Under the new Law “On Limited Liability Companies” dated 21 April 2026, affiliated entities are recognized as entities (persons) interested in the company entering into a transaction. The Law expressly provides for a separate chapter — Chapter 7 “Affiliated Entities of the Company and the Conclusion of Transactions with Affiliated Entities” — which demonstrates the independent significance of this institution within the corporate governance system.

The legal significance of affiliation does not lie in prohibiting such transactions, but in establishing a special regime for their disclosure, review, approval, and possible challenge.

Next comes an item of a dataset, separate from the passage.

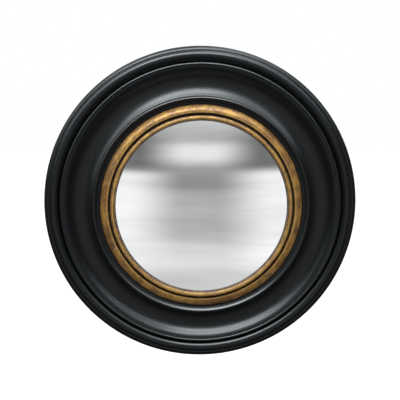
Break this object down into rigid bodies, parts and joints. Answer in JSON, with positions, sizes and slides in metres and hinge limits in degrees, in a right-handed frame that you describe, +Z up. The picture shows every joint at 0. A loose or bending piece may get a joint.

The legislator proceeds from the premise that transactions with affiliated entities (persons) may be economically justified, but they require enhanced control due to the risk of a conflict of interest.

According to the new Law on LLCs, affiliated entities (persons) of a company include, in particular:

No.

Category of entity

Legal significance

1

A legal entity holding 20% or more of the company’s participatory interests (shares)

Presence of significant corporate influence

2

Participants of a legal entity holding 20% or more of the company’s participatory interests (shares), if their own interest (shares) exceeds 20%

Identification of indirect control

3

An individual holding 20% or more of the company’s participatory interests (shares) jointly with close relatives

Consideration of family control

4

A member of the supervisory board, director, or member of a collegial executive body

Managerial conflict of interest

5

A legal entity in which the company itself holds 20% or more of the charter fund

Reverse property-related connection

6

A subsidiary or another related subsidiary

Group corporate control

This list shows that the law uses not only the formal criterion of ownership of a participatory interest (shares), but also the functional criterion of influence: management, family ties, participation in a corporate group, and the ability to determine the terms of a transaction.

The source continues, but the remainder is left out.